In April, approximately 276 girls were kidnapped from a boarding school in the area of Chibok, Nigeria – an event that without a grassroots movement would have been silenced and swept under a proverbial rug. Five months later, they are yet to be returned.

When you toast to independence, you are toasting ignorance and a culture of impunity. Your celebration inadvertently implies that you are applauding a nation where, more recently, the failings surpass its successes.

RESOURCES

The Nigeria population has been let down when resources as basic as consistent electricity current remain a rarity.

It is a nation sitting in the shadow cast by corrupt and self-serving political figures that pillage its resources like an all-you-can-eat buffet with a two-hour seating time.

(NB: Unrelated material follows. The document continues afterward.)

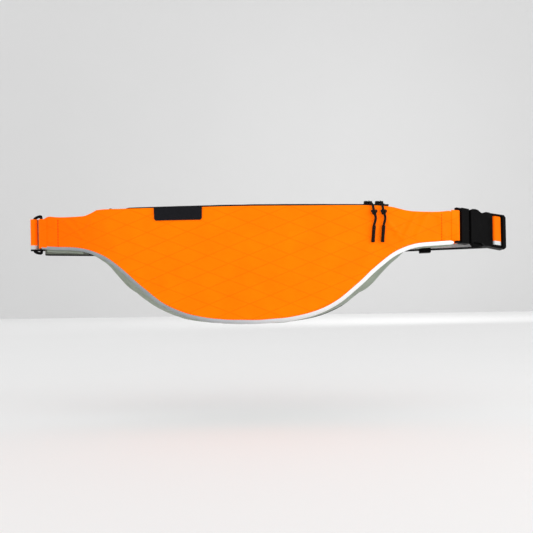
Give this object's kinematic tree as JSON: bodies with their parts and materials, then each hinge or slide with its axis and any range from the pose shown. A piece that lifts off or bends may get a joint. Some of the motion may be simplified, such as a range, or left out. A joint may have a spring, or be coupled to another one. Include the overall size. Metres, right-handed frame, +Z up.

The girls of Chibok were failed again when the hashtag #bringbackourgirls was hijacked and revamped as #BringBackJonathan2015 on posters hanging audaciously over the side of buildings to promote President Goodluck Jonathan’s presidential campaign. They were only removed once international criticism began to mount; prompting Jonathan to make a statement that he had never endorsed them in the first place.

Rather than making toasts, throwing parties and tying gaudy geles, what this Independence Day should do is prompt critical thought about what 54 years of self-determination has produced.

In an article on the subject by acclaimed Nigerian playwright Wole Soyinka, he wrote: “If a people must survive, the reign of impunity must end.” This isn’t a critique on terrorism or on corruption; but a critique on ignorance.

Political figures control public resources and are in no genuine manner accountable. Under the fallacy of democracy, continued cultural conflicts have been allowed to divide a nation already historically fragile.

Nigeria is riddled with many inconvenient truths often blanketed by the cloak of patriotism.

The inconvenient truths would identify the number of public figures who manoeuvre and manipulate political circles for personal gain, including an investigation that unearthed and confirmed suspicions of Boko Haram financiers.

Among them, allegedly, is an individual working at the Nigerian Central Bank and another former governor and recent presidential travel companion.

I wonder how the girls of Chibok would have typically celebrated Independence Day; certainly this year would be starkly different to what they’re accustomed to.

If we are toast to anything this year, then let’s celebrate ourselves. Let’s celebrate the enduring nature of the Nigerian people but let’s stop enabling those who are failing the nation with complicit behaviour and premature celebrations.

The next time I celebrate Nigerian independence it will be when the girls of Chibok can celebrate alongside the rest of us and no longer facing a life in captivity, slavery or worse.

Ade Onibada is a freelance journalist, feminist and politics graduate. She is also a proud British Nigerian.